Editorial do site Vermelho:
Ao completar mil dias da morte de Marielle Franco nesta terça-feira (8), uma coisa pode ser dita com segurança: impunidade. Esse é um grave flagelo que incentiva o crime no Brasil. Com o agravante de que, no governo Bolsonaro, cresceu a violência contra lideranças políticas e sociais. Além da violência física, há a violência política, ameaças e destruição de reputação por meio de propagação de fake news.
Além de haver um índice elevado de crimes não a diretora-executiva do Instituto Sou da Paz, Carolina Ricardo, lamenta que, apesar de registrar mais de 40 mil homicídios anuais, o Brasil continua sem prestar respostas às milhares de famílias que perdem todos os anos seus entes. “Os resultados da pesquisa mostram que o Estado está falhando ano após ano em responsabilizar os autores de homicídios e, dessa forma, deixa de garantir o direito à vida, à justiça e à memória a milhares de brasileiros”, afirma.
A impunidade chega às raias do absurdo. Sequer o país sabe exatamente a taxa de esclarecimento dos assassinatos ocorridos no país. Levantamento de 2020 do Instituto Sou da Paz indica que somente em dez estados e mais o Distrito Federal é feito esse tipo de aferição. E nesse conjunto de unidades da Federação apenas 32% dos homicídios dolosos são resolvidos.
Os assassinatos da vereadora pelo PSOL na cidade do Rio de Janeiro e do motorista Anderson Gomes, em 14 de março de 2018, seguem sem respostas básicas, como o motivo e o mandante do crime. O caso é apontado como fruto do submundo do crime carioca, mas as evidências de conotação política são fortes. É importante destacar que a então vereadora era cotada no PSOL como candidata a vice-governadora na chapa do partido pelo governo do Rio de Janeiro nas eleições de 2018.
Chama a atenção, nesse sentido, as falhas no período da investigação. São apontadas questões como a demora da polícia em ouvir testemunhas importantes, a troca no comando da investigação, a disputa entre órgãos responsáveis pelo caso e até ações para apontar um culpado logo, sem a comprovação da veracidade da acusação. Nesse festival de diversionismos, surgiram informações, ao que tudo indica falsas, de envolvimento de criminosos, logo depois descartados.
O clima de intimidação também é um ponto a ser considerado, como foi o caso da ex-assessora de Marielle, Fernanda Chaves, que teve de sair do país por não ter garantias de segurança. Outro fator relevante para se chegar à conclusão de que a impunidade é deliberada são as testemunhas que a polícia ignorou.

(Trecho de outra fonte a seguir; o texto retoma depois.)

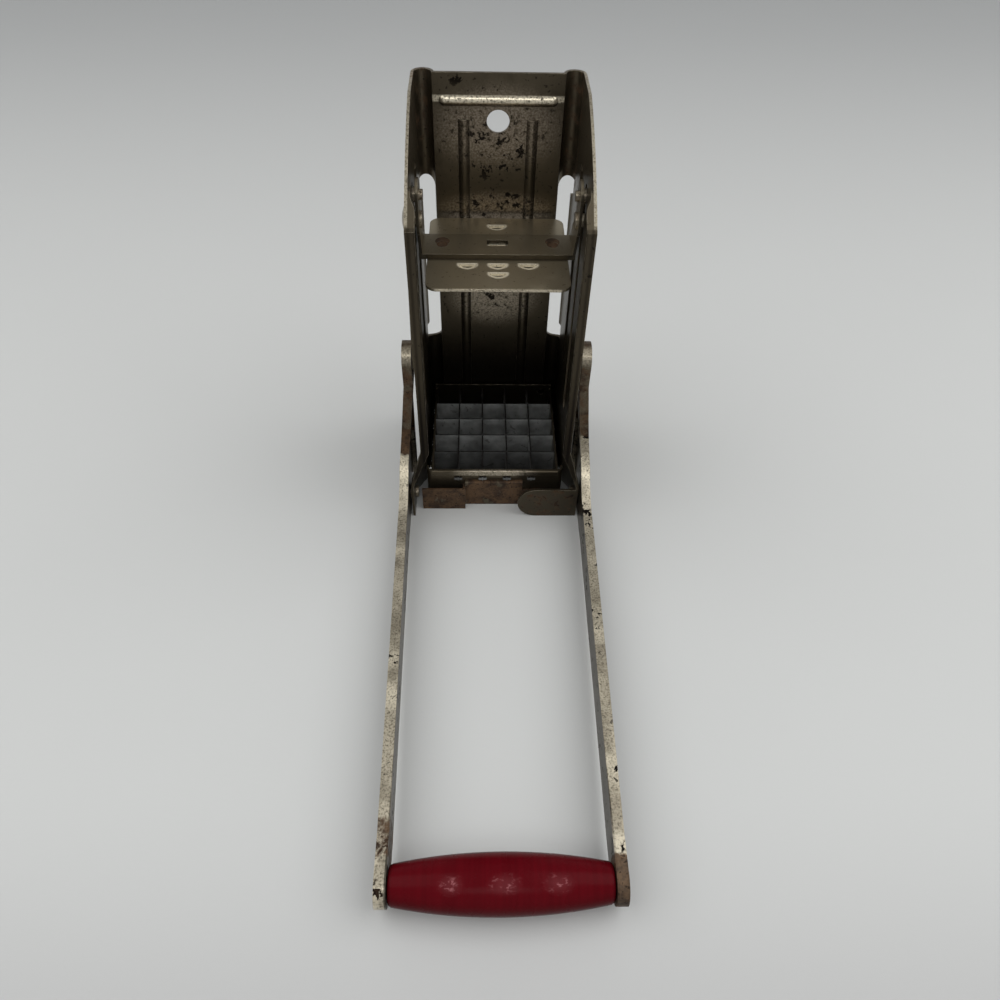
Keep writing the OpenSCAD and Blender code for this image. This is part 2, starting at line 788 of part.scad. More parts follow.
// Arm seen from the side, drawn smaller by inset all round
module arm_outline(inset) {
    r = leg_r - inset;
    top = arm_top - inset;
    translate([elbow_y, elbow_z]) circle(r = r);
    translate([elbow_y - r, heel_z]) square([2 * r, elbow_z - heel_z]);
    intersection() {
        translate([heel_y, heel_z]) circle(r = heel_r - inset);
        translate([heel_y, 0]) square([heel_r, heel_z]);
    }
    translate([grip_y, grip_z]) circle(r = arm_end_r - inset);
    polygon([[grip_y, top], [grip_y, grip_z - arm_end_r + inset],
             [heel_y, arm_foot + inset], [heel_y, top]]);
    difference() {
        translate([fillet_y, grip_z]) square([elbow_y - fillet_y, fillet_z - grip_z]);
        translate([fillet_y, fillet_z]) circle(r = bend_r + inset, $fn = fine_fn);
    }
}

// Where the flange is turned out: along the top, the front edge and the round ends
module flange_outline() {
    intersection() {
        difference() {
            arm_outline(0);
            arm_outline(arm_t);
        }
        union() {
            translate([grip_y, grip_z]) square([handle_l + elbow_y, big]);
            translate([grip_y - big, 0]) square([big, big]);
            translate([fillet_y, elbow_z]) square([big, big]);
        }
    }
}

// Arm w wide: behind its bend the short leg leans in from the ear's plane to the
// link's, and in front of it the long arm closes in towards the grip
module arm_space(w) {
    from_front(fillet_y, big)
        polygon([[arm_in, -cut], [arm_in, fold_low], [pad_in, fold_high], [pad_in, big],
                 [pad_in + w, big], [pad_in + w, fold_high], [arm_in + w, fold_low],
                 [arm_in + w, -cut]]);
    translate([0, 0, -cut]) linear_extrude(big)
        polygon([[arm_in, fillet_y], [far_in, close_end], [far_in, -big], [far_in + w, -big],
                 [far_in + w, close_end], [arm_in + w, fillet_y]]);
}

// Rear edge of the short leg, turned in towards the channel
module arm_hem() {
    lean = (arm_in - pad_in) / (fold_high - fold_low);
    intersection() {
        from_side(0, big) difference() {
            arm_outline(0);
            arm_outline(arm_t);
        }
        from_front(elbow_y, big)
            polygon([[arm_in + arm_t / 2, pivot_z], [arm_in - hem_w, pivot_z],
                     [arm_in - hem_w, fold_low],
                     [arm_in - lean * (hem_top - fold_low), hem_top],
                     [arm_in + arm_t / 2 - lean * (hem_top - fold_low), hem_top],
                     [arm_in + arm_t / 2, fold_low]]);
    }
}

module arm_sheet() {
    intersection() {
        from_side(0, big) arm_outline(0);
        arm_space(arm_t);
    }
    intersection() {
        from_side(0, big) flange_outline();
        arm_space(flange_w);
    }
    arm_hem();
}

module handle_arm() {
    color(nickel) difference() {
        arm_sheet();
        pin_x(arm_in - cut, pivot_y, pivot_z, pivot_d, arm_t + 2 * cut);
        pin_x(far_in - cut, grip_y, grip_z, rod_d, arm_t + 2 * cut);
        pin_x(pad_in - cut, elbow_y, elbow_z, pin_d, arm_t + 2 * cut);
    }
}

// Rivet at the elbow, flush inside
module elbow_rivet() {
    color(bright) {
        pin_x(pad_in, elbow_y, elbow_z, pin_d, arm_t);
        dome_x(pad_in + arm_t, elbow_y, elbow_z, head_d, head_h);
    }
}

// Rivet on which the handle turns in the ear, with a collar between the two
module pivot_rivet() {
    inner_h = 1.5;
    collar_d = pivot_d + 3.6;
    color(bright) {
        pin_x(ear_out + face_gap / 3, pivot_y, pivot_z, collar_d, arm_gap - face_gap / 3);
        pin_x(ear_in - face_gap / 3 - inner_h, pivot_y, pivot_z, pivot_d + 1.4, inner_h);
        pin_x(ear_in - face_gap / 3, pivot_y, pivot_z, pivot_d,
              arm_in + arm_t - ear_in + face_gap / 3);
        dome_x(arm_in + arm_t, pivot_y, pivot_z, head_d, head_h);
    }
}

// Rod through the arms and the grip, headed outside both arms
module grip_rod() {
    outer = far_in + arm_t;
    color(bright) placed() {
        pin_x(-outer, grip_y, grip_z, rod_d, 2 * outer);
        both_sides() dome_x(outer, grip_y, grip_z, rod_head_d, head_h);
    }
}

// Turned wooden grip: a barrel with eased ends
module grip() {
    bore = rod_d / 2 + turn_fit;
    end_r = grip_end_d / 2;
    color(red_lacquer) placed() translate([0, grip_y, grip_z]) rotate([0, 90, 0])
        rotate_extrude() intersection() {
            translate([grip_r - grip_arc, 0]) circle(r = grip_arc, $fn = 4 * fine_fn);
            translate([bore, -grip_half]) square([grip_r, 2 * grip_half]);
            union() {
                translate([0, grip_round - grip_half])
                    square([grip_r, 2 * (grip_half - grip_round)]);
                translate([0, -grip_half]) square([end_r - grip_round, 2 * grip_half]);
                for (z = [grip_round - grip_half, grip_half - grip_round])
                    translate([end_r - grip_round, z]) circle(r = grip_round);
            }
        }
}

// Places a right-hand piece, or its mirror image on the left
module right() {
    placed() children();
}

module left() {
    placed() mirror([1, 0, 0]) children();
}

body_shell();
grid_frame();
grid_apron();
blade_long(1);  // blade_long_1
blade_long(2);  // blade_long_2
blade_long(3);  // blade_long_3
blade_long(4);  // blade_long_4
blade_cross(1);  // blade_cross_1
blade_cross(2);  // blade_cross_2
blade_cross(3);  // blade_cross_3
blade_cross(4);  // blade_cross_4
pusher_plate();
pusher_yoke();
yoke_rivets();
left() link_pin();  // link_pin_left
right() link_pin();  // link_pin_right
left() guide_stud();  // guide_stud_left
right() guide_stud();  // guide_stud_right
left() link();  // link_left
right() link();  // link_right
left() handle_arm();  // handle_arm_left
right() handle_arm();  // handle_arm_right
left() elbow_rivet();  // elbow_rivet_left
right() elbow_rivet();  // elbow_rivet_right
left() pivot_rivet();  // pivot_rivet_left
right() pivot_rivet();  // pivot_rivet_right
grip_rod();
grip();
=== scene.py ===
"""Finishes, studio and camera for the lever-action french fry cutter."""

import math

import bpy
from bpy.props import FloatProperty, FloatVectorProperty, PointerProperty
from bpy.types import Operator, Panel, PropertyGroup
from mathutils import Matrix, Vector


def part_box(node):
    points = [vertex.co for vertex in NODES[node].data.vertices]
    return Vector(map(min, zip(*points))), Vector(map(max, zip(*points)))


bl_info = {
    "name": "Fry Cutter Finishes",
    "version": (1, 0, 0),
    "blender": (4, 5, 0),
    "location": "View3D > Sidebar > Fry Cutter",
    "description": "Tarnished nickel, blade steel and red lacquer for the french fry cutter",
    "category": "Material",
}

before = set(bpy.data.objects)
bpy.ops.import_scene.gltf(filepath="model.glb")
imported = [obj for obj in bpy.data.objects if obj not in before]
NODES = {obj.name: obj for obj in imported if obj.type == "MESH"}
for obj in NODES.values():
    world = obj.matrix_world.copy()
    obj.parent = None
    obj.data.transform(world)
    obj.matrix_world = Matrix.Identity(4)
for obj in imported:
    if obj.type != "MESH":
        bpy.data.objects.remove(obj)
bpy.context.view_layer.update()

MM = 0.001

BLADES = [f"blade_{run}_{i}" for run in ("long", "cross") for i in range(1, 5)]
ARMS = ["handle_arm_left", "handle_arm_right"]
LINKS = ["link_left", "link_right"]
RIVETS = [f"{rivet}_{side}" for rivet in ("link_pin", "guide_stud", "elbow_rivet", "pivot_rivet")
          for side in ("left", "right")] + ["grip_rod"]


def node_low(name):
    """Lowest corner of a node's box."""
    return Vector(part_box(name)[0])


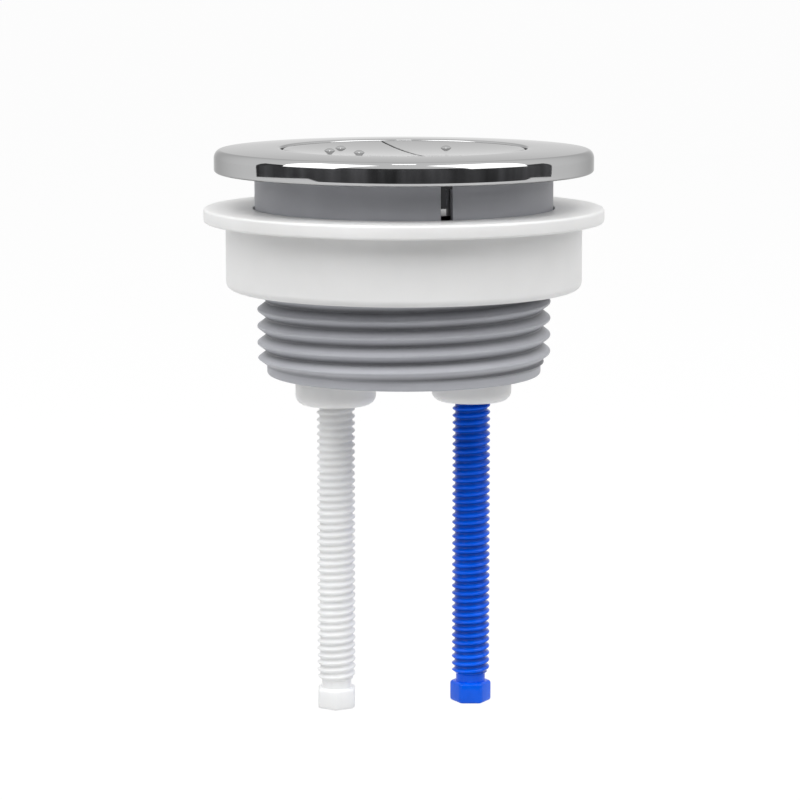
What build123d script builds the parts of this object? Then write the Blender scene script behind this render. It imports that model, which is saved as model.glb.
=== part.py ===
from build123d import *
import os
from math import sqrt

os.makedirs("parts", exist_ok=True)

# Dual flush push button for a cistern lid, in millimetres. +Z is up, along the actuator's axis.
# z = 0 is the top of the cistern lid, where the underside of the bezel rests. X runs through
# both rods: full flush at -X, half flush at +X.

# Clearances
slide_gap = 0.3          # between curved faces that slide past each other
fit_gap = 0.1            # between moulded pieces that are pushed together
split_gap = 0.5          # between the two halves of the push plate
seat_gap = 1.0           # between a spring seat and the inside of the barrel

# Bezel
bezel_overhang = 8.0     # the rim reaches this far beyond the body's collar
bezel_height = 4.8
bezel_top_fall = 0.35    # the top face drops this much from the opening to the rim
bezel_top_crown = 0.12   # and bulges this much above a straight slope
bezel_rim_round = 0.9
bezel_foot_round = 0.9
opening_round = 0.5
lip_width = 1.9          # the lip that keeps the buttons in
lip_thickness = 2.2
spigot_wall = 1.2
spigot_depth = 6.5
relief_margin = 2.4      # rim and land left beside the relief in the underside
collar_seat_depth = 0.8  # recess in the underside that takes the top of the body's collar
relief_depth = 2.4
relief_ribs = 12
relief_rib_width = 1.2

# Body
crest_radius = 29.1      # 58 mm thread
thread_depth = 1.5
thread_pitch = 3.3
thread_crest_width = 0.95
thread_root_width = 0.7
thread_phase = 3.055     # height of a crest at +X above the end of the thread
thread_runout = 2.0      # height of the cone that fades the crests into the plain end
plain_end_length = 1.6
plain_end_step = 0.4     # the plain end is this much smaller than the thread's root
barrel_wall = 2.0
body_length = 40.0
body_edge_round = 0.5
floor_thickness = 3.0
collar_step = 0.4        # the collar stands this far out beyond the crests
collar_wall = 2.0
collar_length = 12.0
collar_bore_depth = 8.0
slot_width = 2.4
slot_depth = 10.0
slot_angles = (94.5, 274.5)
key_depth = 1.2          # the bezel's keys reach this far down in the slots
key_setback = 0.5        # and end this far inside the collar's outside

# Nut
lid_gap = 7.0            # from the bezel down to the nut, at its upper stop
nut_height = 16.0
nut_wall = 5.85          # from the bore to the outside of the skirt
nut_flange_width = 4.35  # beyond the skirt
nut_flange_thickness = 2.75
nut_flange_round = 0.5
nut_skirt_round = 1.5
nut_root_round = 0.5
nut_bore_chamfer = 0.8

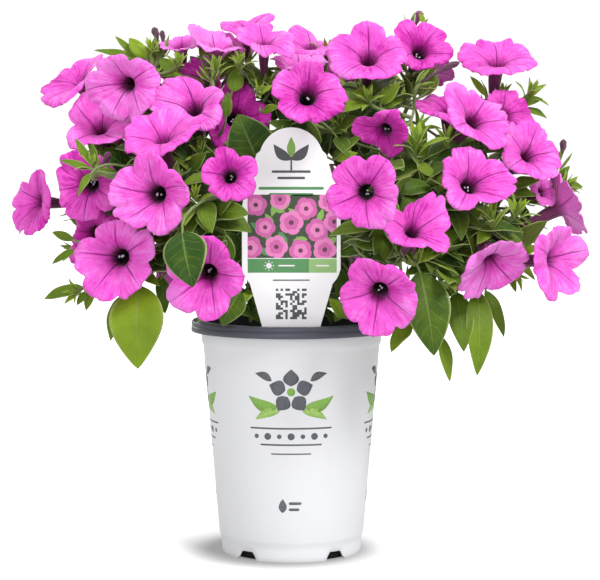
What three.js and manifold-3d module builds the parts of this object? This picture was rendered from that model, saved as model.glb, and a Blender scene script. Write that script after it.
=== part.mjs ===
// A petunia in full bloom in a round nursery pot, with its plant label.
// Millimetres, +Z up. The origin is on the pot's axis, at the level that the pot stands on.
// The front, where the label looks, is towards -Y, and +X is to the right of someone who reads the label.

import * as THREE from "three";
import { mergeVertices } from "three/addons/utils/BufferGeometryUtils.js";
import Module from "manifold-3d";

const manifold = await Module();
manifold.setup();

// The pot
const potHeight = 130;
const wall = 0.9;
const rimRadius = 56;
const rimHeight = 6.2;
const bodyTopRadius = 49.3;
const bodyBottomRadius = 40.5;
const footRadius = 39;
const footHeight = 7.5;
const ledgeHeight = 3.5;
const shoulderDepth = 8;
const shoulderStep = 1;
const floorHeight = 6;
const drain = { angles: [-39, 39, 141, 219], width: 11.5, topWidth: 8, height: 4.2, depth: 12 };
const turnSegments = 40;
const bend = { foot: 0.3, floor: 1, lip: 1, fold: 0.6, shoulder: 2.5 };

// The root ball and its potting soil
const soilTop = 119;
const soilEdge = 117.5;
const soilFlat = 0.6;
const clearance = 0.3;
const slitGap = 0.6;
const leafGap = 0.6;

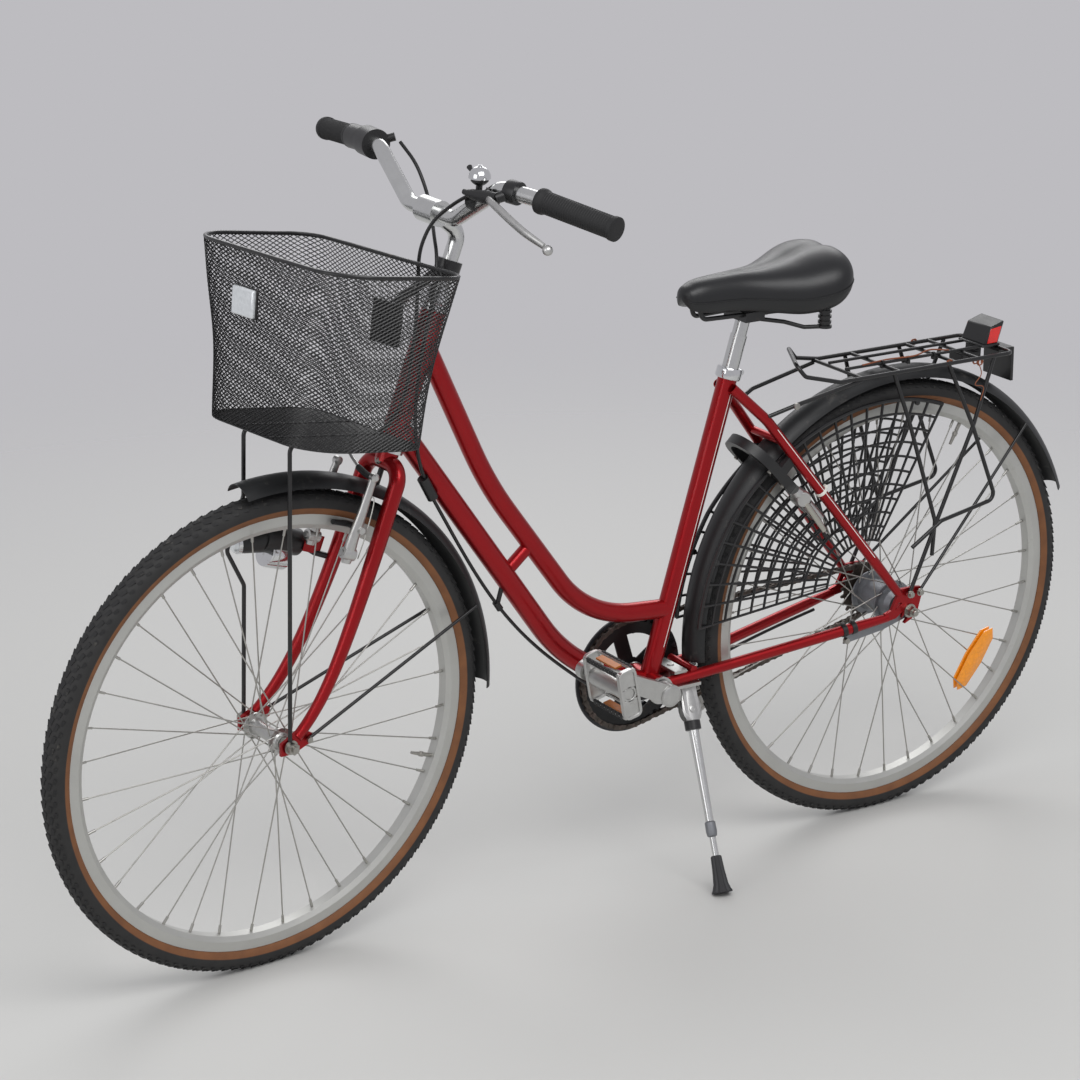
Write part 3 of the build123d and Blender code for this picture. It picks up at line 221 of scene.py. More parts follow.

A mídia encontrou pessoas que estavam no local dos assassinatos, como um homem em situação de rua e uma mulher que passeava com os filhos no momento das execuções. Não houve a preocupação de colher os depoimentos dessas testemunhas, fato que ocorreu tardiamente, tempo suficiente para que as investigações tomassem outro caminho, que se mostrou errado.
Esse é um caso típico da inaceitável impunidade ainda reinante no país. De um lado, o Brasil ainda é o país da conivência com crimes para quem desfruta de alguma influência política e econômica. De outro lado, é ainda o país da tortura medieval para quem não tem onde se socorrer. Contribuem para isso as notícias de que a polícia destrói provas importantes com a mesma facilidade com que planta outras falsas. Como resultado, está disseminada pela sociedade a noção de que a lei não é igual para todos, de que a Justiça não é justa.